-- What to do --
Please give the listing again, word for word, with nothing left out.

══ Records supplied

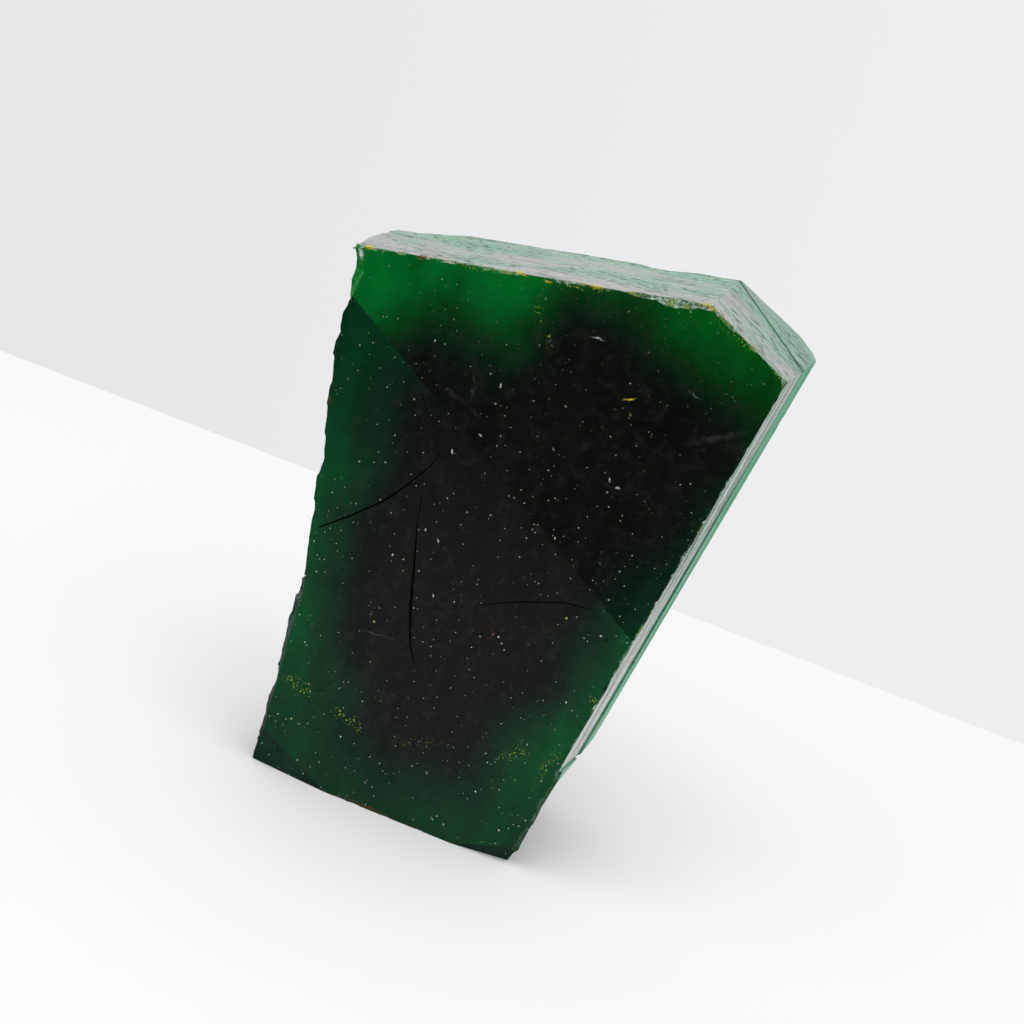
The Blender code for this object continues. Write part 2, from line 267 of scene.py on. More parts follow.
# A second line of points just inside each sawn edge keeps the nicks narrow.
for name in FRONTS + SAWN_SIDES:
    cut_at = ways[name] * (heights[name] - CRUSH_REACH) * MM
    bmesh.ops.bisect_plane(bm, geom=bm.verts[:] + bm.edges[:] + bm.faces[:], dist=1e-7, plane_co=cut_at,
                           plane_no=ways[name])
bmesh.ops.triangulate(bm, faces=[f for f in bm.faces if len(f.verts) > 3])


def edge_depth(at):
    """How far a point on a flat is from the nearest edge of the polished front, in mm."""
    under_front = min(heights[name] - at.dot(ways[name]) / MM for name in FRONTS)
    under_side = min(heights[name] - at.dot(ways[name]) / MM for name in SAWN_SIDES)
    return max(under_front, under_side)


for attempt in range(12):
    long_edges = []
    for edge in bm.edges:
        kinds = [face[zone] for face in edge.link_faces]
        wanted = min(EDGE_LENGTHS[kind] for kind in kinds)
        if POLISHED in kinds and SAWN in kinds:
            wanted = CRUSH_STEP
        if edge.calc_length() > 1.35 * wanted * MM:
            long_edges.append(edge)
    if not long_edges:
        break
    bmesh.ops.subdivide_edges(bm, edges=long_edges, cuts=1)
    bmesh.ops.triangulate(bm, faces=[f for f in bm.faces if len(f.verts) > 3])


FLAKE_SIZE = 3.1            # mm across one shell-like flake of a break
FLAKE_TILT = 0.24           # rise of a flake's face along its length


def hackle(at):
    """How deep a broken face is at a point, in mm: tilted flakes with steps between, and grain."""
    middle = noise.voronoi(at / FLAKE_SIZE)[1][0] * FLAKE_SIZE
    tilt = FLAKE_TILT * (at - middle).dot(noise.noise_vector(middle * 2.3))
    return 0.14 + tilt + 0.10 * abs(noise.noise(at / 2.6)) + 0.04 * noise.noise(at / 0.8)


def nick(at):
    """How deep a crushed edge is at a point, in mm: small knocks, with bare lengths between."""
    return 0.01 + 0.28 * max(noise.noise(at / 1.1) + 0.4 * noise.noise(at / 3.7) - 0.18, 0.0)


crushed = bm.verts.layers.float.new("crushed")
bm.normal_update()
moves = []
for vert in bm.verts:
    kinds = {face[zone] for face in vert.link_faces}
    if CRACK in kinds:
        continue
    if BROKEN not in kinds:
        if POLISHED in kinds and SAWN in kinds and edge_depth(vert.co) < 0.02:
            inward = -sum((face.normal for face in vert.link_faces), Vector()).normalized()
            moves.append((vert, inward * min(nick(vert.co / MM), 0.18) * MM, 1.0))
        continue
    move = -vert.normal * max(hackle(vert.co / MM), 0.0) * MM
    kept = []
    for face in vert.link_faces:
        if face[zone] != BROKEN and not any(abs(face.normal.dot(n)) > 0.999 for n in kept):
            kept.append(face.normal.copy())
    if len(kept) == 1:
        move -= kept[0] * move.dot(kept[0])
    elif len(kept) == 2:
        line = kept[0].cross(kept[1]).normalized()
        move = line * move.dot(line)
    elif len(kept) > 2:
        continue
    moves.append((vert, move, 0.0))
for vert, move, is_nick in moves:
    vert.co += move
    vert[crushed] = is_nick * min(max((move.length / MM - 0.05) / 0.10, 0.0), 1.0)


# Where the body of the stone is clear and so nearly black, seen from the front, in mm across and up. Outside this
# outline it is clouded, and the green light that comes back out is painted into its colour.
DARK_HEART = [(-0.8, 53.1), (1.0, 57.6), (4.5, 58.4), (9.6, 55.3), (14.8, 54.0), (20.0, 53.0), (21.4, 50.3),
              (18.6, 47.0), (18.0, 43.0), (15.7, 39.0), (12.4, 35.8), (11.0, 28.4), (10.4, 21.8), (8.3, 18.8),
              (5.7, 15.1), (3.6, 10.1), (-0.4, 9.8), (-4.8, 11.2), (-8.0, 16.2), (-10.4, 19.5), (-11.7, 25.7),
              (-12.6, 30.3), (-11.2, 37.2), (-11.7, 43.8), (-5.4, 47.9), (-3.3, 50.1)]
PAINTED_GLOW_REACH = 9.5        # mm from the heart to where the clouded rim is at its brightest


def heart_distance(x, z):
    """Distance outside the dark heart, in mm. Inside it is negative."""
    inside = False
    nearest = 1e9
    for (ax, az), (bx, bz) in zip(DARK_HEART, DARK_HEART[1:] + DARK_HEART[:1]):
        run, rise = bx - ax, bz - az
        share = min(max(((x - ax) * run + (z - az) * rise) / (run * run + rise * rise), 0.0), 1.0)
        nearest = min(nearest, math.hypot(x - ax - share * run, z - az - share * rise))
        if (az > z) != (bz > z) and x < ax + (z - az) / rise * run:
            inside = not inside
    return -nearest if inside else nearest


def smooth(value, low, high):
    share = min(max((value - low) / (high - low), 0.0), 1.0)
    return share * share * (3.0 - 2.0 * share)


def blend(one, two, share):
    return tuple(a + (b - a) * share for a, b in zip(one, two))


# Colours of the light that comes back out of the clouded rim, painted into the front's colour as a glow.
HEART_GREY = linear("2E322D")
LEAF = linear("009438")
DEEP_LEAF = linear("007B24")
MOSS = linear("004C28")
TEAL = linear("00763E")
DEEP_TEAL = linear("00512C")
# Faces of the front that look down: a dull dark green that lets little through, painted shade.
SHADED_TOE_GREEN = linear("1C3A2C")
HEART_CLEAR, RIM_CLEAR, TOE_CLEAR = 0.8, 0.5, 0.15
# How far cracks are filled with near-black, and how far the step walls are painted dark: painted shade on the steps.
CRACK_DARK, STEP_SHADE = 0.85, 0.3


def painted_rim_colour(x, z, is_upper):
    if is_upper:
        return blend(MOSS, blend(LEAF, DEEP_LEAF, smooth(x, -14.0, 12.0)), smooth(z, 38.0, 50.0))
    return blend(blend(DEEP_TEAL, TEAL, smooth(z, 5.0, 18.0)), MOSS, smooth(z, 31.0, 45.0))


def painted_glow_amount(at, is_upper):
    """How clouded the stone is under a point of the front, from 0 in the heart to 1, and so how much painted green glow
    it gets.
    """
    wander = 1.2 * noise.noise(at / 4.5) + 0.5 * noise.noise(at / 1.6)
    amount = smooth(heart_distance(at.x, at.z) + wander, -0.5, PAINTED_GLOW_REACH)
    if is_upper:
        falling = smooth(at.z + 0.9 * max(-at.x - 15.0, 0.0) + wander, 45.0, 61.0) ** 2
        amount *= falling + (1.0 - falling) * smooth(at.x, -9.0, -3.0)
    return amount


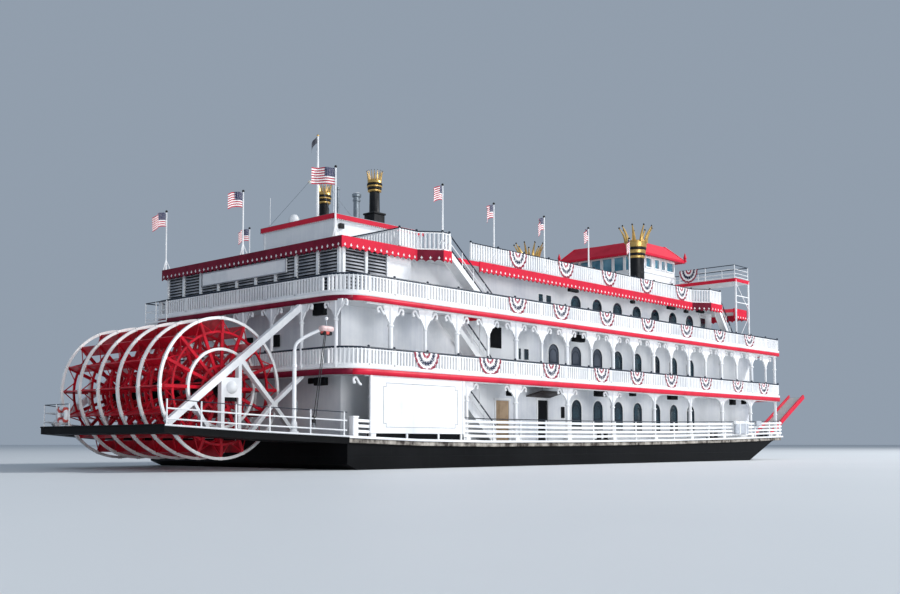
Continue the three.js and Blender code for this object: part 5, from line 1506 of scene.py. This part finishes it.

════

-- Task answer --
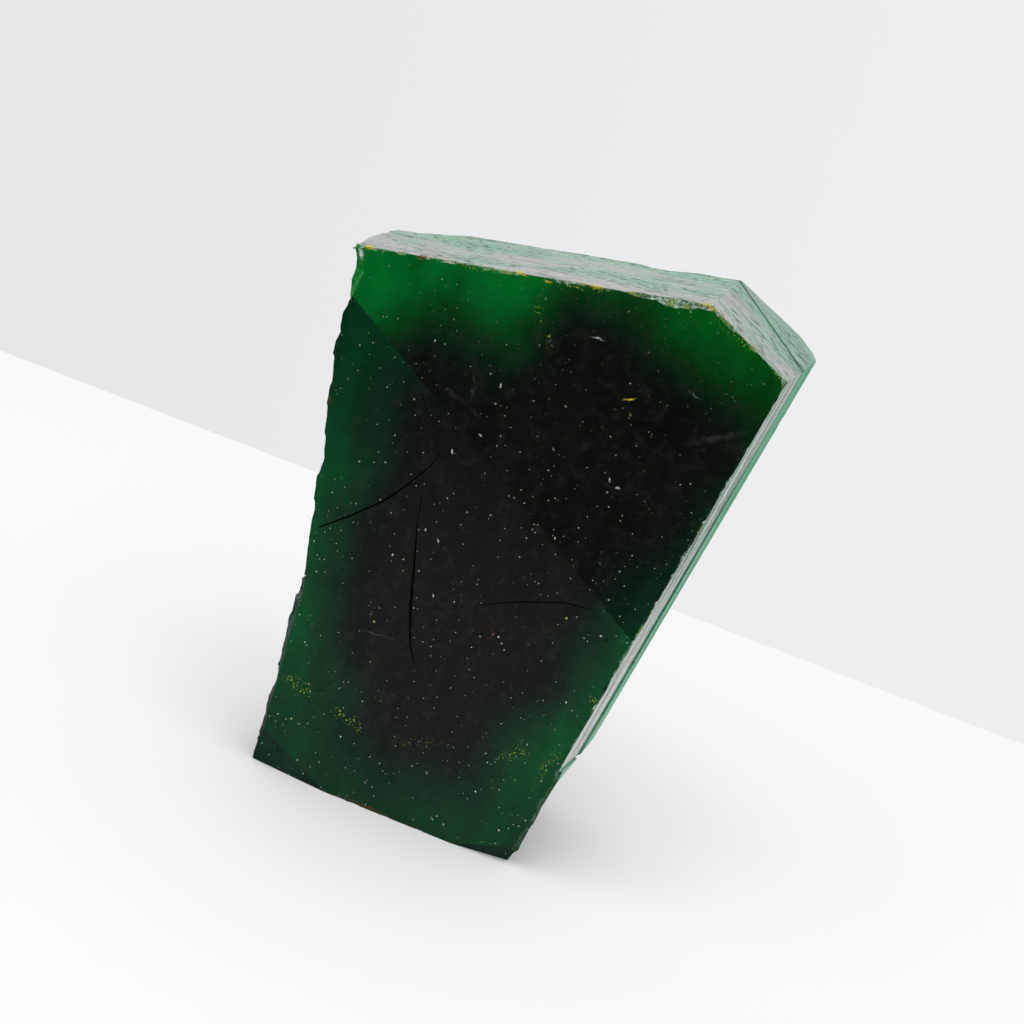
The Blender code for this object continues. Write part 2, from line 267 of scene.py on. More parts follow.
# A second line of points just inside each sawn edge keeps the nicks narrow.
for name in FRONTS + SAWN_SIDES:
    cut_at = ways[name] * (heights[name] - CRUSH_REACH) * MM
    bmesh.ops.bisect_plane(bm, geom=bm.verts[:] + bm.edges[:] + bm.faces[:], dist=1e-7, plane_co=cut_at,
                           plane_no=ways[name])
bmesh.ops.triangulate(bm, faces=[f for f in bm.faces if len(f.verts) > 3])


def edge_depth(at):
    """How far a point on a flat is from the nearest edge of the polished front, in mm."""
    under_front = min(heights[name] - at.dot(ways[name]) / MM for name in FRONTS)
    under_side = min(heights[name] - at.dot(ways[name]) / MM for name in SAWN_SIDES)
    return max(under_front, under_side)


for attempt in range(12):
    long_edges = []
    for edge in bm.edges:
        kinds = [face[zone] for face in edge.link_faces]
        wanted = min(EDGE_LENGTHS[kind] for kind in kinds)
        if POLISHED in kinds and SAWN in kinds:
            wanted = CRUSH_STEP
        if edge.calc_length() > 1.35 * wanted * MM:
            long_edges.append(edge)
    if not long_edges:
        break
    bmesh.ops.subdivide_edges(bm, edges=long_edges, cuts=1)
    bmesh.ops.triangulate(bm, faces=[f for f in bm.faces if len(f.verts) > 3])


FLAKE_SIZE = 3.1            # mm across one shell-like flake of a break
FLAKE_TILT = 0.24           # rise of a flake's face along its length


def hackle(at):
    """How deep a broken face is at a point, in mm: tilted flakes with steps between, and grain."""
    middle = noise.voronoi(at / FLAKE_SIZE)[1][0] * FLAKE_SIZE
    tilt = FLAKE_TILT * (at - middle).dot(noise.noise_vector(middle * 2.3))
    return 0.14 + tilt + 0.10 * abs(noise.noise(at / 2.6)) + 0.04 * noise.noise(at / 0.8)


def nick(at):
    """How deep a crushed edge is at a point, in mm: small knocks, with bare lengths between."""
    return 0.01 + 0.28 * max(noise.noise(at / 1.1) + 0.4 * noise.noise(at / 3.7) - 0.18, 0.0)


crushed = bm.verts.layers.float.new("crushed")
bm.normal_update()
moves = []
for vert in bm.verts:
    kinds = {face[zone] for face in vert.link_faces}
    if CRACK in kinds:
        continue
    if BROKEN not in kinds:
        if POLISHED in kinds and SAWN in kinds and edge_depth(vert.co) < 0.02:
            inward = -sum((face.normal for face in vert.link_faces), Vector()).normalized()
            moves.append((vert, inward * min(nick(vert.co / MM), 0.18) * MM, 1.0))
        continue
    move = -vert.normal * max(hackle(vert.co / MM), 0.0) * MM
    kept = []
    for face in vert.link_faces:
        if face[zone] != BROKEN and not any(abs(face.normal.dot(n)) > 0.999 for n in kept):
            kept.append(face.normal.copy())
    if len(kept) == 1:
        move -= kept[0] * move.dot(kept[0])
    elif len(kept) == 2:
        line = kept[0].cross(kept[1]).normalized()
        move = line * move.dot(line)
    elif len(kept) > 2:
        continue
    moves.append((vert, move, 0.0))
for vert, move, is_nick in moves:
    vert.co += move
    vert[crushed] = is_nick * min(max((move.length / MM - 0.05) / 0.10, 0.0), 1.0)


# Where the body of the stone is clear and so nearly black, seen from the front, in mm across and up. Outside this
# outline it is clouded, and the green light that comes back out is painted into its colour.
DARK_HEART = [(-0.8, 53.1), (1.0, 57.6), (4.5, 58.4), (9.6, 55.3), (14.8, 54.0), (20.0, 53.0), (21.4, 50.3),
              (18.6, 47.0), (18.0, 43.0), (15.7, 39.0), (12.4, 35.8), (11.0, 28.4), (10.4, 21.8), (8.3, 18.8),
              (5.7, 15.1), (3.6, 10.1), (-0.4, 9.8), (-4.8, 11.2), (-8.0, 16.2), (-10.4, 19.5), (-11.7, 25.7),
              (-12.6, 30.3), (-11.2, 37.2), (-11.7, 43.8), (-5.4, 47.9), (-3.3, 50.1)]
PAINTED_GLOW_REACH = 9.5        # mm from the heart to where the clouded rim is at its brightest


def heart_distance(x, z):
    """Distance outside the dark heart, in mm. Inside it is negative."""
    inside = False
    nearest = 1e9
    for (ax, az), (bx, bz) in zip(DARK_HEART, DARK_HEART[1:] + DARK_HEART[:1]):
        run, rise = bx - ax, bz - az
        share = min(max(((x - ax) * run + (z - az) * rise) / (run * run + rise * rise), 0.0), 1.0)
        nearest = min(nearest, math.hypot(x - ax - share * run, z - az - share * rise))
        if (az > z) != (bz > z) and x < ax + (z - az) / rise * run:
            inside = not inside
    return -nearest if inside else nearest


def smooth(value, low, high):
    share = min(max((value - low) / (high - low), 0.0), 1.0)
    return share * share * (3.0 - 2.0 * share)


def blend(one, two, share):
    return tuple(a + (b - a) * share for a, b in zip(one, two))


# Colours of the light that comes back out of the clouded rim, painted into the front's colour as a glow.
HEART_GREY = linear("2E322D")
LEAF = linear("009438")
DEEP_LEAF = linear("007B24")
MOSS = linear("004C28")
TEAL = linear("00763E")
DEEP_TEAL = linear("00512C")
# Faces of the front that look down: a dull dark green that lets little through, painted shade.
SHADED_TOE_GREEN = linear("1C3A2C")
HEART_CLEAR, RIM_CLEAR, TOE_CLEAR = 0.8, 0.5, 0.15
# How far cracks are filled with near-black, and how far the step walls are painted dark: painted shade on the steps.
CRACK_DARK, STEP_SHADE = 0.85, 0.3


def painted_rim_colour(x, z, is_upper):
    if is_upper:
        return blend(MOSS, blend(LEAF, DEEP_LEAF, smooth(x, -14.0, 12.0)), smooth(z, 38.0, 50.0))
    return blend(blend(DEEP_TEAL, TEAL, smooth(z, 5.0, 18.0)), MOSS, smooth(z, 31.0, 45.0))


def painted_glow_amount(at, is_upper):
    """How clouded the stone is under a point of the front, from 0 in the heart to 1, and so how much painted green glow
    it gets.
    """
    wander = 1.2 * noise.noise(at / 4.5) + 0.5 * noise.noise(at / 1.6)
    amount = smooth(heart_distance(at.x, at.z) + wander, -0.5, PAINTED_GLOW_REACH)
    if is_upper:
        falling = smooth(at.z + 0.9 * max(-at.x - 15.0, 0.0) + wander, 45.0, 61.0) ** 2
        amount *= falling + (1.0 - falling) * smooth(at.x, -9.0, -3.0)
    return amount


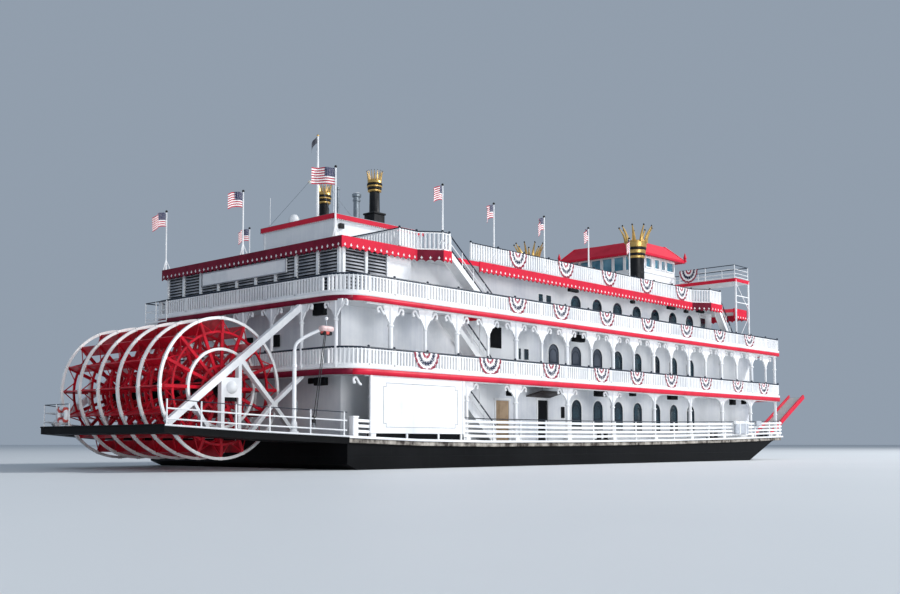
Continue the three.js and Blender code for this object: part 5, from line 1506 of scene.py. This part finishes it.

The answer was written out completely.